At the same time, the growing belief in the financial markets that Italy will be signing up for EMU from day one has performed miracles for the costs of servicing the debt. The rate the government has to pay investors for taking the risk of buying its IOUs in the form of short-dated bills and long-maturity bonds has dropped sharply.

Two years ago, ten-year Italian government bond yields were 11&percent; compared with 6&percent; for similar securities in Germany, the Netherlands and Austria.

Today, they have halved to 5.4&percent; and the yield differential with German bonds has narrowed to a mere 0.4 percentage points - an amazing achievement.

As for short-term interest rates - those set by the Bank of Italy to cap inflation and stabilise the lira - the effect has been similar. The 'repo' rate at which the Bank of Italy provides funds to the money markets and so influences short-term interest rates is now 6.2&percent;.

Although this is still well above the 3.3&percent; rate operating in Germany, France and the Netherlands, the stated aim of Bank of Italy Governor Antonio Fazio is to push rates lower towards the average which will operate in the euro-zone from next year. If the markets continue to believe that Italy is in EMU bar a little Dutch shouting at the May summit, this should be achievable.

Once inside euro-land, the future for Italian fiscal policy could be extraordinarily rosy. Short-term rates controlled by the European Central Bank are likely to drop to at least 4&percent;, while the German/Italian bond yield gap (or 'spread') should narrow further.

Because of Italy's long history of high and volatile inflation, governments have tended to borrow from the capital markets only for short periods rather than the long 'maturities' favoured by most other developed countries.

With the prospect that inflation would slow, the treasury was reluctant to sell bonds to investors in return for cash at a fixed rate over a long period, if it could refinance the debt within a few years at a lower rate.

As a result, two-thirds of fixed-income Italian public debt has a life of less than five years or has - in the case of their certificati di credito del tesoro - a span of seven years at a floating rate. This means that falling short-term interest rates alone will wipe billions of ecu off the government's bills.

But what if the unthinkable happens and Italy is voted out at the Brussels summit? What if the faction typified by the 155 German economics professors gets the upper hand and compels Italy to serve a short apprenticeship outside the euro-bloc?

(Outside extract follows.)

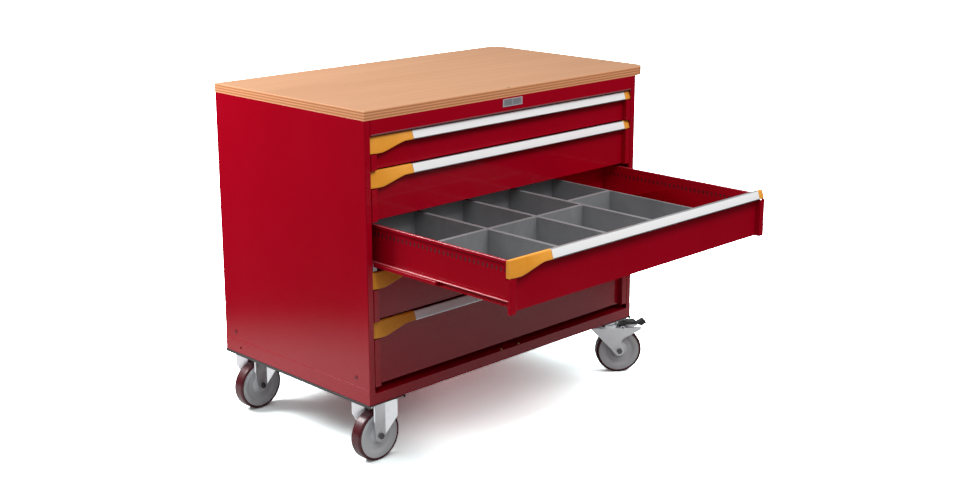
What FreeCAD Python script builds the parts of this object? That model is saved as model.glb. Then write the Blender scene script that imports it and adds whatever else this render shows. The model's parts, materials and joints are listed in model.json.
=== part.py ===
import FreeCAD, Part
import Sketcher
import math
import os
import re

# A mobile drawer cabinet with a beech worktop. Working directions: X runs from the left side to
# the right side, Y from the front to the back, Z upwards. Sub-parts are sketched in cabinet
# coordinates, whose zero is the front left bottom corner of the steel body, and their Placement
# moves that zero so that the whole assembly stands on Z = 0, centred on the origin.

DIMENSIONS = {
    # cabinet body and worktop
    "body_wide": 1193,
    "body_deep": 725,
    "body_tall": 850,
    "floor_gap": 200,
    "sheet": 2,
    "top_thick": 28,
    "top_overhang": 62,
    "top_corner": 55,
    "top_edge_round": 1.5,
    "plug_radius": 6,
    "plug_deep": 1,
    "plinth_tall": 47,
    "plinth_proud": 1,
    "ledge_level": 34,
    "post_wide": 21,
    "post_return": 14,
    "back_flange": 18,
    "rail_tall": 46,
    "rail_lip": 22,
    "upright_wide": 23,
    "upright_deep": 40,
    "rib_wide": 12,
    "rib_deep": 1.5,
    # castor beams and castors
    "beam_wide": 140,
    "beam_tall": 9,
    "beam_skin": 3,
    "beam_proud": 2,
    "castor_in_x": 63,
    "castor_in_front": 55,
    "castor_in_back": 77,
    "plate_long": 120,
    "plate_wide": 100,
    "plate_thick": 4,
    "wheel_radius": 80,
    "tread_wide": 42,
    "tread_round": 7.5,
    "core_radius": 71,
    "hub_wide": 46,
    "hub_radius": 22,
    "axle_radius": 6,
    "fork_inner": 24,
    "fork_skin": 3,
    "leg_wide": 40,
    "leg_flare": 27,
    "trail": 44,
    "crown_level": 34,
    "race_radius": 42,
    "race_level": 21,
    "kingpin_radius": 8,
    "boss_radius": 18,
    "lip_tall": 5.5,
    "lip_proud": 4,
    "pedal_wide": 36,
    "pedal_tip_wide": 22,
    "pedal_pin_out": 54,
    "pedal_pin_level": 34,
    "pedal_pin_radius": 3,
    "plate_bolt_out": 51,
    "plate_bolt_along": 41,
    "running_gap": 0.05,
    # drawers
    "front_gap": 2,
    "stile_wide": 22,
    "panel_recess": 18,
    "panel_thick": 1.5,
    "panel_short": 0.5,
    "seam_wide": 0.1,
    "box_skin": 1.5,
    "box_side_in": 51,
    "box_long": 622,
    "box_floor_up": 15,
    "box_rim_down": 10,
    "rim_wide": 8,
    "rim_tall": 9,
    "runner_wide": 11,
    "runner_tall": 14,
    "slot_pitch": 17,
    "slot_wide": 6,
    "slot_tall": 12,
    "slot_down": 24,
    "slot_count": 34,
    "cap_long": 163,
    "cap_small": 28,
    "cap_tall": 50,
    "cap_wall": 2.5,
    "grip_tall": 28,
    "grip_foot": 3,
    "grip_top_down": 1.5,
    "grip_lean": 8,
    "latch_pin_radius": 3,
    "latch_pin_in": 11,
    "latch_pin_down": 14,
    "latch_gap": 1,
    "latch_facet": 20,
    "facet_deep": 5,
    "latch_flat": 44,
    "latch_sweep_end": 126,
    "open_travel": 550,
    "mid_long": 620,
    # trays in the open drawer
    "tray_wide": 203,
    "tray_split": 283,
    "tray_split_last": 346,
    "trays_long": 595,
    "tray_tall": 118,
    "tray_wall": 2.5,
    "tray_rim": 6,
}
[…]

Ask Italy-watchers this question and they will always preface their answers with the same rider: well, it will not happen. But if it did, the immediate reaction would be dramatic.

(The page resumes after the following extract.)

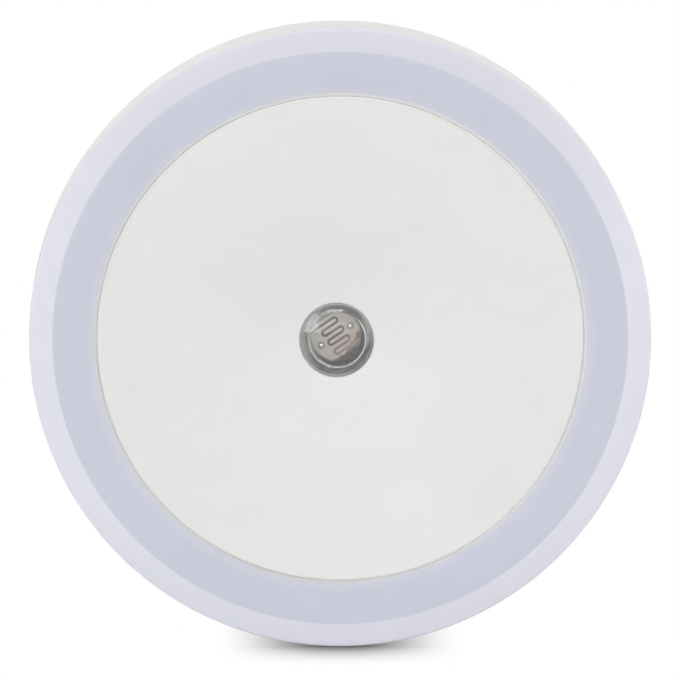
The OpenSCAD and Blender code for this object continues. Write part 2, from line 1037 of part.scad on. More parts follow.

If Italy is excluded, market participants would probably sell the bonds and short-term lira deposits they have stocked up over the past year on the expectation that the country would join EMU, short and long-term interest rates would rise, and the lira and share prices would fall.

“There would be a widening of bond yield spreads at the ten-year mark, which would stabilise around 1.5-2 percentage points,” says Jose Alzola, an economist at investment bank Salomon Smith Barney. “That is narrower than it was before the market started to believe Italy would be in EMU, and that is largely because of real improvements that have been made in the domestic economy.”

Riccardo Barbieri, an economist at Morgan Stanley & Co International, spells out the consequences. “A conservative estimate would put short-term rates two percentage points higher - that is to say they would not fall to the 'core' level of 4&percent; but stay closer to 6&percent; - adding to the budget deficit by at least 0.5&percent; of gross domestic product. Progress after that would depend on how quickly the Bank of Italy was ready to cut rates again.”

Exclusion from EMU would be an enormous blow to the centre-left Olive Tree coalition of Prime Minister Romano Prodi. Since his election two years ago,

Prodi, his Treasury Minister Carlo Azeglio Ciampi and Foreign Minister Lamberto Dini have staked everything on the euro.

Spending cuts and tax increases worth more than 50 billion ecu have been pushed through a coalition dependent on the erratic support of the left-wing Rifondazione Comunista, the reformed Communist Party.

Prodi once said he would resign if Italy were left in the cold. However, this truly is an unthinkable scenario. Whatever some members of the Bundesbank directorate or the Dutch government might think about Italian fiscal trickery over the past two years, they certainly do not want to kick Prodi while he is down.

If Italy is asked to stay outside the first wave, it will be with a cast-iron guarantee that membership will follow in time for Botticelli's Venus to grace the 50-cent coin in January 2002. If Prodi is prepared to accept a face-saving solution, then this could hardly be bettered.

“The coalescence of the government would be tested,” says Barbieri. “Those who are wanting to return to the old ways could win the upper hand and the opposition could reunite. They would say: this government has imposed a lot of fiscal sacrifice and it has failed.”

However, Prodi could use the disappointment of failing to qualify for the first wave of EMU to accelerate the kind of thoroughgoing reforms of the pensions system and the structure of publicly owned companies which the Germans and the Dutch have been demanding.

The unthinkable might be a feasible proposition after all.